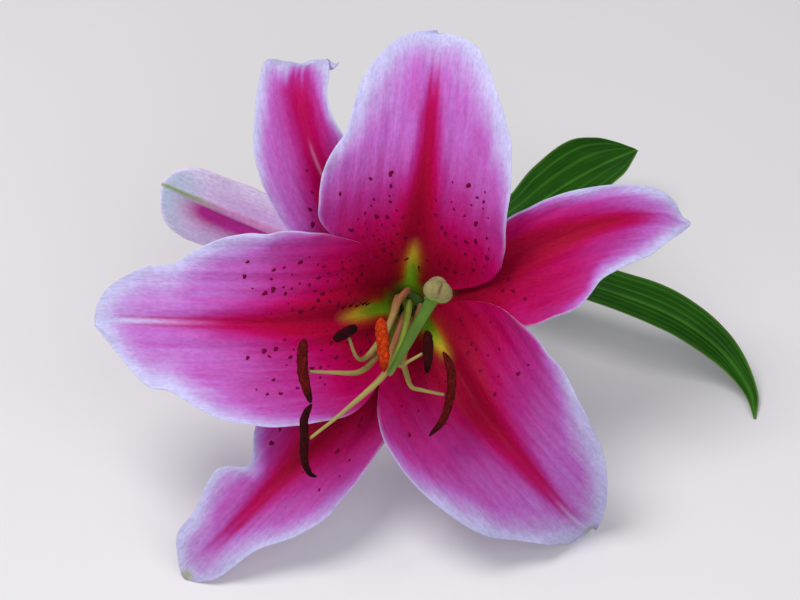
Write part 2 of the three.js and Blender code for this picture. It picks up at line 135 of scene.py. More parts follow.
def noise(x, y, seed):
    """Smooth noise between -1 and 1, one bump to a unit of x and of y."""
    lattice = np.random.RandomState(seed).uniform(-1, 1, (LATTICE, LATTICE))
    x, y = np.broadcast_arrays(x, y)
    column, row = np.floor(x).astype(int), np.floor(y).astype(int)
    dx, dy = rise(0, 1, x - column), rise(0, 1, y - row)

    def corner(i, j):
        return lattice[(row + j) % LATTICE, (column + i) % LATTICE]

    return lerp(lerp(corner(0, 0), corner(1, 0), dx), lerp(corner(0, 1), corner(1, 1), dx), dy)


def ease(a, b, leave, arrive, s):
    """From a (s = 0) to b (s = 1), leaving and arriving with the given slopes."""
    return (
        a * (2 * s**3 - 3 * s**2 + 1)
        + b * (3 * s**2 - 2 * s**3)
        + leave * (s**3 - 2 * s**2 + s)
        + arrive * (s**3 - s**2)
    )


def profile_at(stations, t):
    """Values at t of a smooth profile through (t, value) stations, held between neighbouring values."""
    at, value = np.array(stations, float).T
    i = np.clip(np.searchsorted(at, t, side="left"), 1, len(at) - 1)
    before, after = np.maximum(i - 2, 0), np.minimum(i + 1, len(at) - 1)
    step = at[i] - at[i - 1]
    s = np.clip((t - at[i - 1]) / step, 0, 1)
    slope_from = (value[i] - value[before]) / (at[i] - at[before]) * step
    slope_to = (value[after] - value[i - 1]) / (at[after] - at[i - 1]) * step
    found = ease(value[i - 1], value[i], slope_from, slope_to, s)
    return np.clip(found, np.minimum(value[i - 1], value[i]), np.maximum(value[i - 1], value[i]))


def unit(vectors):
    return vectors / np.maximum(np.linalg.norm(vectors, axis=-1, keepdims=True), 1e-12)


class Curve:
    """A smooth curve through points, read by its share of length."""

    POINTS_PER_SPAN = 40

    def __init__(self, points):
        p = np.array(points, float)
        p = np.vstack([2 * p[0] - p[1], p, 2 * p[-1] - p[-2]])
        s = np.linspace(0, 1, self.POINTS_PER_SPAN, endpoint=False)[:, None]
        dense = []
        for a, b, c, d in zip(p, p[1:], p[2:], p[3:]):
            ab, bc, cd = (math.sqrt(np.linalg.norm(v)) for v in (b - a, c - b, d - c))
            leave = ((b - a) / ab - (c - a) / (ab + bc) + (c - b) / bc) * bc
            arrive = ((c - b) / bc - (d - b) / (bc + cd) + (d - c) / cd) * bc
            dense.append(ease(b, c, leave, arrive, s))
        self.points = np.vstack([*dense, p[-2]])
        steps = np.linalg.norm(np.diff(self.points, axis=0), axis=1)
        self.run = np.concatenate([[0], np.cumsum(steps)])
        self.length = self.run[-1]
        self.tangents = unit(np.gradient(self.points, axis=0))

    def _read(self, values, t):
        return np.stack([np.interp(t * self.length, self.run, column) for column in values.T], axis=-1)

    def at(self, t):
        return self._read(self.points, t)

    def tangent(self, t):
        return unit(self._read(self.tangents, t))


# ---- colours ----
def colour(code):
    """A colour written as it looks on a screen, as linear light."""
    s = np.array([int(code[i : i + 2], 16) / 255 for i in (1, 3, 5)])
    return np.where(s <= 0.04045, s / 12.92, ((s + 0.055) / 1.055) ** 2.4)


def blend(a, b, share):
    """Colour a turned towards b by share, which is a number for each point."""
    return lerp(a, b, np.asarray(share, float)[..., None])


def ramp(stops, q):
    """Colours at q along (place, colour) stops."""
    places = [s[0] for s in stops]
    return np.stack([np.interp(q, places, [s[1][k] for s in stops]) for k in range(3)], axis=-1)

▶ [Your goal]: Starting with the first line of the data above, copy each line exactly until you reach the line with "return lattice[(row +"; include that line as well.

▶ [The response]:
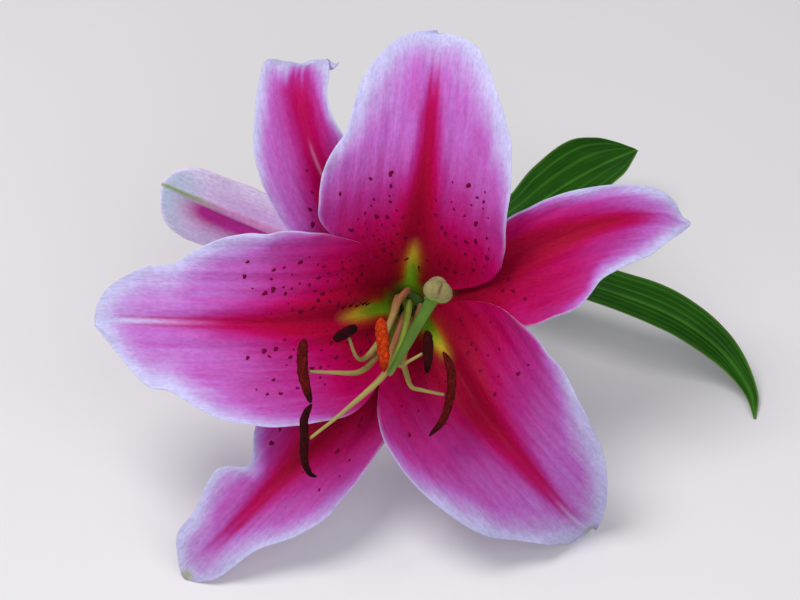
Write part 2 of the three.js and Blender code for this picture. It picks up at line 135 of scene.py. More parts follow.
def noise(x, y, seed):
    """Smooth noise between -1 and 1, one bump to a unit of x and of y."""
    lattice = np.random.RandomState(seed).uniform(-1, 1, (LATTICE, LATTICE))
    x, y = np.broadcast_arrays(x, y)
    column, row = np.floor(x).astype(int), np.floor(y).astype(int)
    dx, dy = rise(0, 1, x - column), rise(0, 1, y - row)

    def corner(i, j):
        return lattice[(row + j) % LATTICE, (column + i) % LATTICE]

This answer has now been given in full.